If you would like to sponsor my run, I will transfer all monies raised directly to GROWING CREATIVE COMMUNITIES. (Please message me accordingly and I will send you my bank details).

GROWING CREATIVE COMMUNITIES will be a totally inclusive charity offering safe spaces for conversation and creativity. Based in Pevensey, East Sussex, it combines two elements: creative therapy for adults, and a recreational space solely for men. ‘Your Creative Self’, run by Amy Syrad-Hardy (38), will provide both group and 1:1 therapy for anyone who needs it, whether they realise it or not. Amy is experienced and trained in providing creative therapies focused on the whole self: mind and body. She is also a survivor of Childhood Sexual Abuse (CSA). Consequently, she is both professionally and  intuitively aware of how trauma affects people. Her creative therapy is focused on adults who may be struggling with the manifestations of trauma, whether due to CSA or to more recent domestic sexual or physical violence. Amy encourages people to use paint, paper, words, or just about anything, to express how they feel and to connect with the whole self.  

‘You do not have to think of yourself as ‘artistic’,’ she stresses. ‘It’s all about using different methods to tap into repressed emotion: anger, fear, shame, whatever it is that you might be feeling,’ says Amy. ‘Or if it feels like you’re not feeling anything at all.’  This Amy will do in a group setting, or via 1:1 therapy for those with specific trauma-related symptoms such as an eating disorder, suicidal ideation, addiction, chronic illness etc. 

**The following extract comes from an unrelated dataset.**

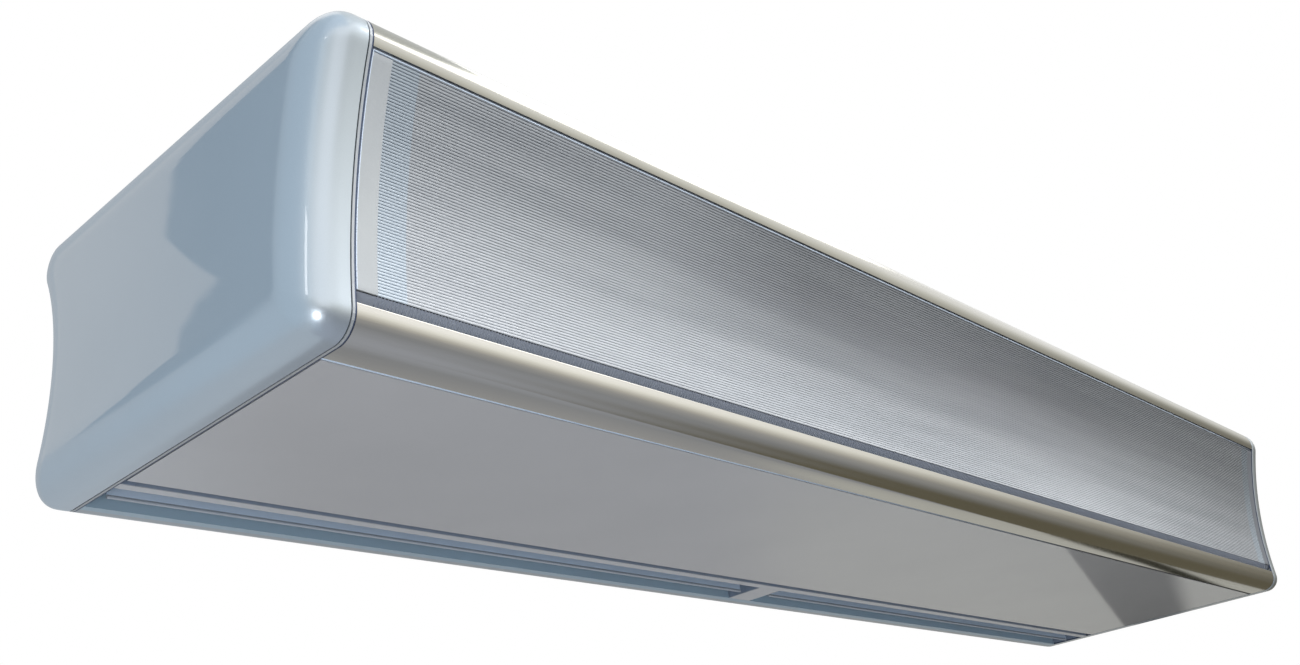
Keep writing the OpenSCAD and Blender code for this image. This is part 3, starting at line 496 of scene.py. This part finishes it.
def top_rail():
    g = front_y(GRILLE_TOP)
    loop = top_run(0.0, RAIL_BACK, GRILLE_TOP)
    loop += [v2(g + LEDGE, GRILLE_TOP), v2(g + LEDGE, GRILLE_TOP + RAIL_T)]
    loop += top_run(RAIL_T, RAIL_BACK - RAIL_T, GRILLE_TOP + RAIL_T)[::-1]
    loop += [v2(RAIL_BACK - RAIL_T, ROOF_Z - RAIL_T), v2(RAIL_BACK + LEDGE, ROOF_Z - RAIL_T),
             v2(RAIL_BACK + LEDGE, ROOF_Z), v2(RAIL_BACK, ROOF_Z)]
    # The top rail's darker finish is painted shade.
    return mesh_object("rail_top", *extrusion([fillet(loop, 0.8)], -RAIL_END, RAIL_END), "rail_metal",
                       finish="rail_top_painted_shade")


def nose_rail():
    g = front_y(NOSE_LIP)
    edge, back = 24.5, NOSE_W - SEAM_STEP
    loop = nose_run(0.0, NOSE_LIP, back)
    loop += [v2(back, edge), v2(back - RAIL_T, edge)]
    loop += nose_run(RAIL_T, NOSE_LIP - RAIL_T, back - RAIL_T)[::-1]
    loop += [v2(g + LEDGE + RAIL_T, NOSE_LIP - RAIL_T), v2(g + LEDGE + RAIL_T, NOSE_LIP)]
    return mesh_object("rail_nose", *extrusion([fillet(loop, 0.8)], -RAIL_END, RAIL_END), "rail_metal")


def nose_seam():
    """Bevelled edge strip between the nose rail and the service panel; its pale blue is a painted highlight
    that fades to painted shade towards the right.
    """
    a, b = NOSE_W - SEAM_STEP, NOSE_W - 0.1
    loop = [v2(a, 2.4), v2(b, 0.15), v2(b, 4.0), v2(a, 4.0)]
    return mesh_object("nose_seam", *extrusion([fillet(loop, 0.3)], -RAIL_END, RAIL_END), "rail_metal",
                       finish="seam_painted_light")


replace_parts(nose_seam(), "nose_rail")
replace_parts(top_rail(), "top_rail")
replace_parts(nose_rail(), "nose_rail")


def back_panel():
    loop = back_run(0.0, BACK_FOOT, TOP_BACK)
    loop += [v2(TOP_BACK, ROOF_Z - LEDGE), v2(TOP_BACK + SHEET_T, ROOF_Z - LEDGE)]
    loop += back_run(SHEET_T, BACK_FOOT, TOP_BACK + SHEET_T)[::-1]
    return mesh_object("panel_back", *extrusion([fillet(loop, 0.4)], -RAIL_END, RAIL_END), "body_paint")


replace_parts(back_panel(), "back_panel")


# ------------------------------------------------------------------ intake grille
def tube_rows(paths, half_w, verts, faces):
    """Adds flat-sided wires: each path is (x, points on the outside, points on the inside)."""
    for x, front, back in paths:
        base, n = len(verts), len(front)
        for f, b in zip(front, back):
            verts += [place(x - half_w, f.x, f.y), place(x + half_w, f.x, f.y),
                      place(x + half_w, b.x, b.y), place(x - half_w, b.x, b.y)]
        for i in range(n - 1):
            k = base + 4 * i
            faces += [(k + j, k + (j + 1) % 4, k + 4 + (j + 1) % 4, k + 4 + j) for j in range(4)]
        faces += [(base, base + 3, base + 2, base + 1),
                  (base + 4 * n - 4, base + 4 * n - 3, base + 4 * n - 2, base + 4 * n - 1)]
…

Amy’s husband Adam Llewellyn-Smith (38) has lived experience of trauma and is bi-polar. He has actively supported Amy in her fight for justice against a former abuser. Adam is a videographer, photographer, producer and editor. From personal experience he understands how much men who’ve survived trauma need to communicate, whether with themselves or with others. Adam is setting up ‘MENT’ (Mental Health Emotions Narrative & Times) so that men can have a dedicated space where they can allow themselves to talk, or to explore. Exploration could be creative, with paint or words or by simply sharing an enjoyment of music. Or it could literally be exploring by walking or exercising, or it might be engaging in sports. MENT will provide men who perhaps aren’t used to expressing themselves, in any form, with an opportunity to gather and to just see where the conversation, or the activity, takes them.

GROWING CREATIVE COMMUNITIES will be based out of Amy and Adam’s home studio space (‘ALS Studios’). They have also booked three other facilities in the Pevensey and Westham area, including Montague Farm in Hankham. Over the next couple of months they will host exhibitions of creative work by trauma survivors at these locations; one such 'pop-up' event in being lined up for the end of March. 

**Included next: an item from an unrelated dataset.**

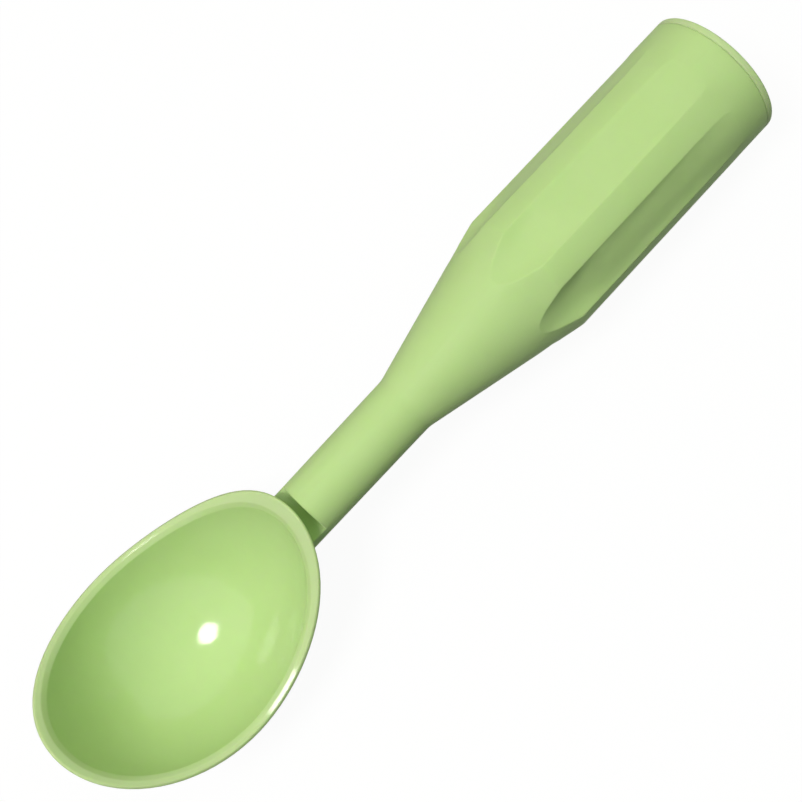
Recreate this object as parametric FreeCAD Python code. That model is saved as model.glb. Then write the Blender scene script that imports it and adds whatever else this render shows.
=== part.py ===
"""Ice cream scoop: one moulded body with an egg-shaped bowl and a fluted, cored grip, and its end cap.

Millimetres. The work is drawn along the handle: X runs from the bowl to the grip's end, Y is across
and Z is up out of the bowl, with X = 0 where the rim meets the stem and Z = 0 on the handle's axis.
At the end both pieces are tipped as the scoop lies on a table, standing on the bowl's underside and
the grip's end, and moved so that the origin is in the middle of that footprint.
"""
import FreeCAD
import Part
import math
import os

from FreeCAD import Vector

# Lengths along the handle
bowl_length = 72.5
stem_length = 33.95
cone_length = 41.0
grip_length = 63.2
cap_flange = 1.8

# Stem, cone and grip
stem_diameter_at_bowl = 14.8
stem_diameter_at_cone = 15.2
grip_diameter_at_shoulder = 34.7
grip_diameter_at_end = 34.1
cone_root_blend = 7.0
shoulder_blend = 5.0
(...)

Adam and Amy’s charitable project aims to support anyone who’s feeling isolated, anyone who’s struggling with depression, anyone who’s had trauma. Whatever your story, it’s likely that you will find someone, or something, that you can connect with via GROWING CREATIVE COMMUNITIES. As the work of the charity grows, it will draw on a network of trauma therapists and counsellors. Fees for  counselling and other forms of support will be set low to help ensure maximum inclusiveness.

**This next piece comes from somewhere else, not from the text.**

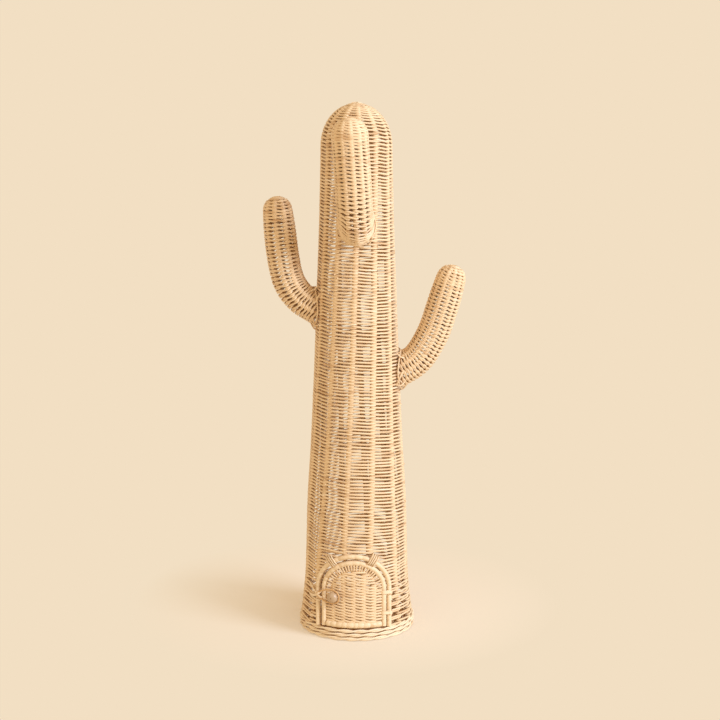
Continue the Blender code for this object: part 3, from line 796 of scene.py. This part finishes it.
def make_arm_weave(side_name, ribs, cage):
    offset = drifts(len(ribs), cage.end, 0.45 * MM, 7)
    strand = ARM_STRAND[side_name]
    wrap = ARM_RIB_RADIUS + strand
    weave = Strands()
    s = 0.5 * MM
    while s < cage.end and cage.radius(s) > 8.5 * MM:
        tip = np.clip((s - cage.tip + 0.014) / 0.008, 0, 1)
        pitch = (ARM_PITCH[side_name] - 0.9 * MM * tip) * (1 + rng.normal(0, 0.03))
        levels = offset(s) + rng.normal(0, 0.10 * MM, len(ribs))
        angle, out, across, up = turned_row(ribs, levels, wrap, 0.5 * pitch, ARM_SAG)
        path, along = cage.point(s + up, angle, out, across)
        kept = outside_run(path, along, ARM_ROW_MARGIN)
        if kept is not None:
            weave.sweep(*kept, strand * (1 + 0.14 * tip + rng.normal(0, 0.03)), sides=5)
        s += pitch
    while s < cage.end:
        path, along = cage.point(s, np.linspace(0, 2 * np.pi, 49), wrap - 0.3 * MM)
        weave.sweep(path, along, 1.0 * MM, sides=5)
        s += 2.0 * MM
    weave.object(f"{side_name}_arm_strands", "rattan_weave", ARM_WEAVE, "root", [f"{side_name}_arm_weave"])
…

If you want to find out more about GROWING CREATIVE COMMUNITIES, contact Amy and Adam via email on or via their individual Facebook pages:  Amy and Adam.

Self-portrait (by me)

Postscript: I am very pleased to say that I raised £770 for GROWING CREATIVE COMMUNITIES and am very appreciative to all those who donated money and/or expressed their support. I sadly didn't make it home in less than my PB, but my finish time of just under 1:39 wasn't bad. The key thing is the taking part and the cause, and the cause is a very good one for sure. A launch photography exhibition has already been held by Adam in a Pevensey pub, and he has three more planned in the Pevensey and Westham area over the Spring and Summer of 2022. Amy will be hosting an exhibition of her art and of those who've benefitted from her creative therapy (including me) during the same period.